▼

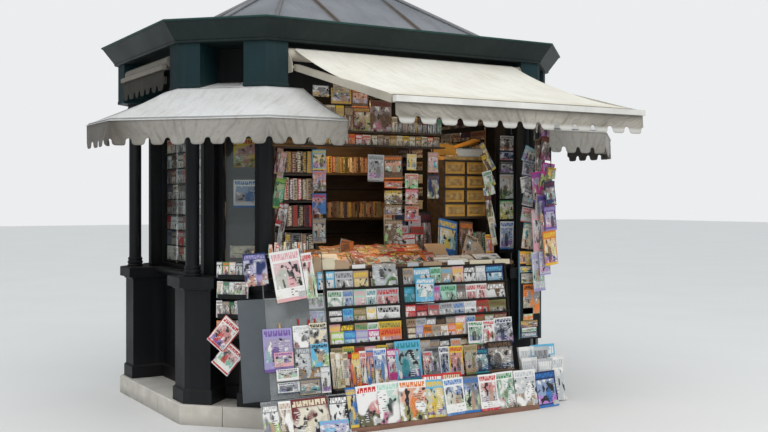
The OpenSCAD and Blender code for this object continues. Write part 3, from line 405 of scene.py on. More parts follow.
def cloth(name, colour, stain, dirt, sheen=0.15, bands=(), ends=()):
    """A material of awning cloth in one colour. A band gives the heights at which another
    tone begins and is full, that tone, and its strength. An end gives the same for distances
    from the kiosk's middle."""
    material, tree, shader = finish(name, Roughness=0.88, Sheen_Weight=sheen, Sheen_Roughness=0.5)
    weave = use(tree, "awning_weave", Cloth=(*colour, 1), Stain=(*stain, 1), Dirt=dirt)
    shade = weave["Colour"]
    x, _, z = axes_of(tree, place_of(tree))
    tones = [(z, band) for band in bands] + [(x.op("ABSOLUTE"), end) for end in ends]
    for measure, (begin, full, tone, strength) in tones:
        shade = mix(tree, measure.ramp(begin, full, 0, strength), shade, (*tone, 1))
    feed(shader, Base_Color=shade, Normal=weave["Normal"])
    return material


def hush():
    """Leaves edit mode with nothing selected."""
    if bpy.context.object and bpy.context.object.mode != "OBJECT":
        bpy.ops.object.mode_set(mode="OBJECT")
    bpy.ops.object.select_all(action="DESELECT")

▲

* _PROBLEM DESCRIPTION_:
Copy out the full material exactly as it appears.

* _RESULT_:
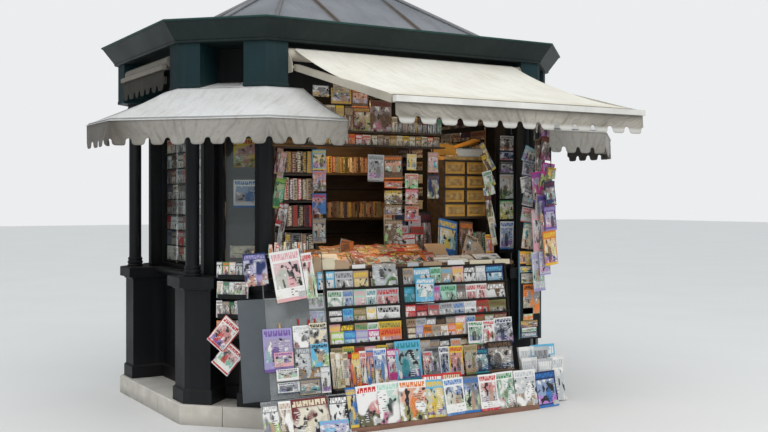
The OpenSCAD and Blender code for this object continues. Write part 3, from line 405 of scene.py on. More parts follow.
def cloth(name, colour, stain, dirt, sheen=0.15, bands=(), ends=()):
    """A material of awning cloth in one colour. A band gives the heights at which another
    tone begins and is full, that tone, and its strength. An end gives the same for distances
    from the kiosk's middle."""
    material, tree, shader = finish(name, Roughness=0.88, Sheen_Weight=sheen, Sheen_Roughness=0.5)
    weave = use(tree, "awning_weave", Cloth=(*colour, 1), Stain=(*stain, 1), Dirt=dirt)
    shade = weave["Colour"]
    x, _, z = axes_of(tree, place_of(tree))
    tones = [(z, band) for band in bands] + [(x.op("ABSOLUTE"), end) for end in ends]
    for measure, (begin, full, tone, strength) in tones:
        shade = mix(tree, measure.ramp(begin, full, 0, strength), shade, (*tone, 1))
    feed(shader, Base_Color=shade, Normal=weave["Normal"])
    return material


def hush():
    """Leaves edit mode with nothing selected."""
    if bpy.context.object and bpy.context.object.mode != "OBJECT":
        bpy.ops.object.mode_set(mode="OBJECT")
    bpy.ops.object.select_all(action="DESELECT")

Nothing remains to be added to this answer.